Hart, a rising star in the House GOP, is intent on cutting off any flow, real or potential, of American dollars to terrorist groups who wish the U.S. ill.
Few will have any argument with this but there is the potential for far more restrictive action in Hart’s amendment extending well beyond the boundaries of national security.
Congressman Joe Crowley and others have spotted this and are intent on drawing from Hart a more defined statement of intent than is evident in a first reading of her amendment.
All too often in recent years there has been excessive blending in Washington of legitimate concern over terrorism and illegal immigration.
Any member of Congress wishing to push for immigration reform these days is required to expound in great detail on national security before even daring to mention the ‘i’ word.

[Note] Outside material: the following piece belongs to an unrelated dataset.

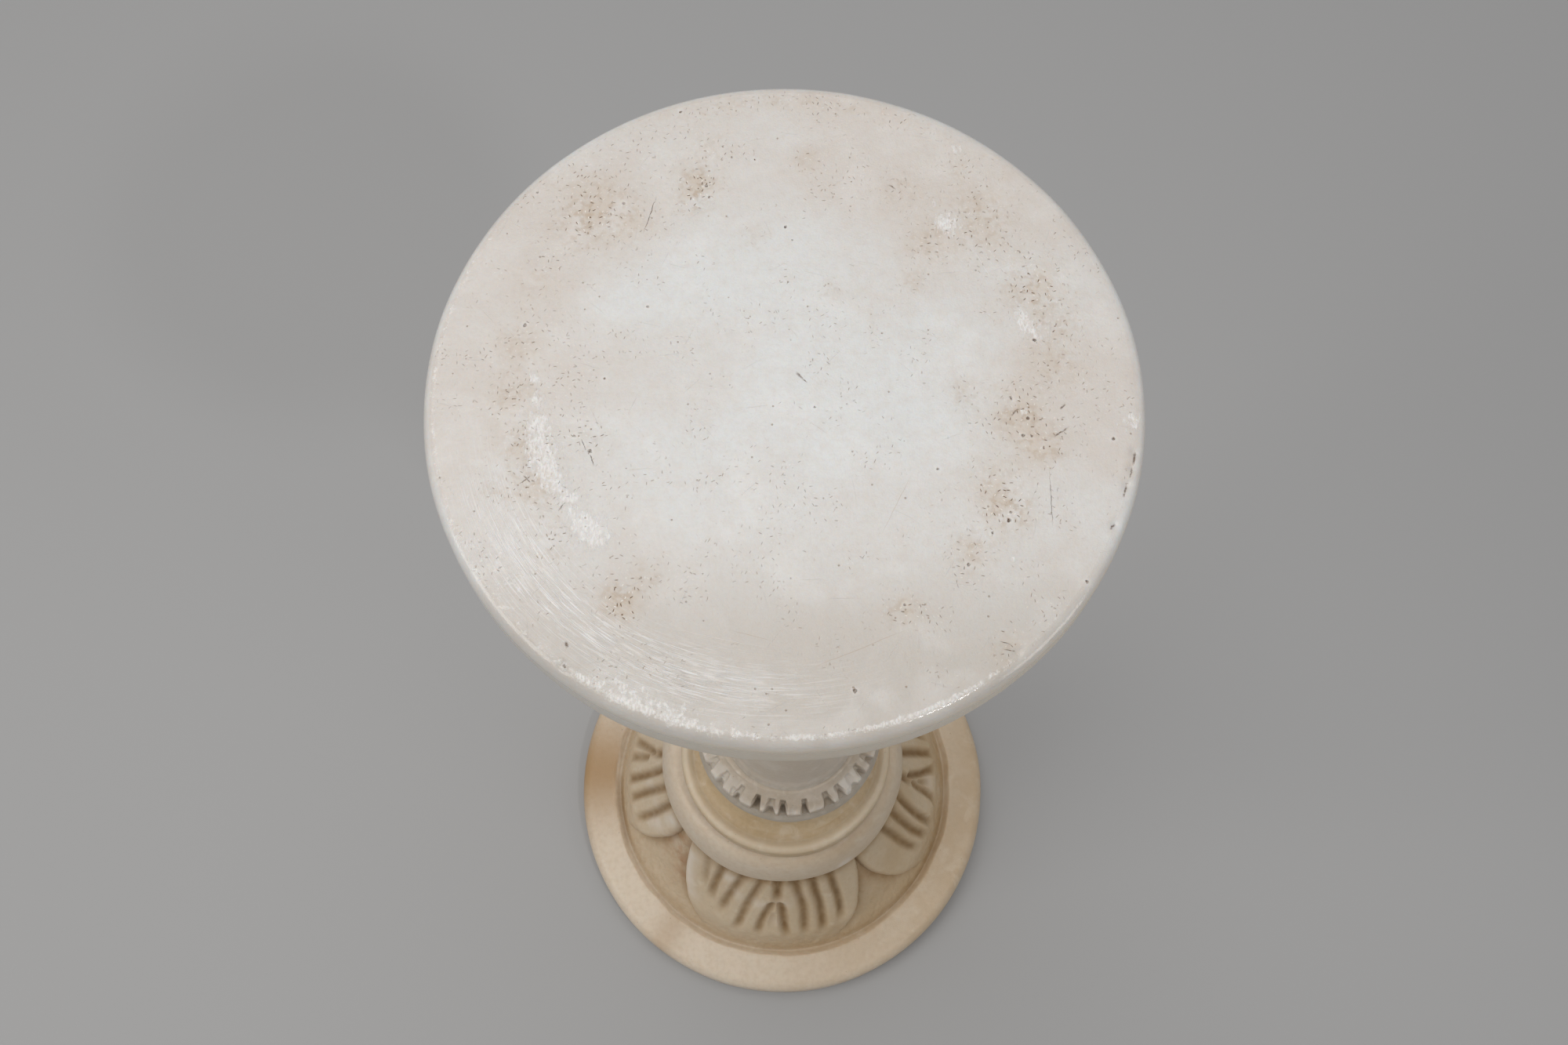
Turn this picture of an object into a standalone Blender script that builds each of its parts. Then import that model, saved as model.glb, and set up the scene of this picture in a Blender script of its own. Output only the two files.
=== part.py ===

The Hart amendment contains numerous references to terrorists and the practice of paperless banking by means of so-called Hawalas.
Hawala is a Hindi word that means “in trust.” The process of transferring money through Hawalas more often than not has nothing at all to do with terrorism.
It usually involves simply getting money to a relative in an immigrant’s native country who might not possess a bank account.
It might, in the broad language of the Hart amendment, also mean cashing a check in a bar when obtaining a bank account is not possible.
Clearly it is necessary to stop money raised in the U.S. from going to terrorists.
But any legislation aimed at enforcing this goal has to be defined to the point where the mere financial transaction, even if legally questionable, does not imply a far greater guilt.
Hopefully the reach, and the limits, of the Hart amendment will be more clearly defined in the House/Senate conference that will precede the near future signing into law of the revamped Patriot Act.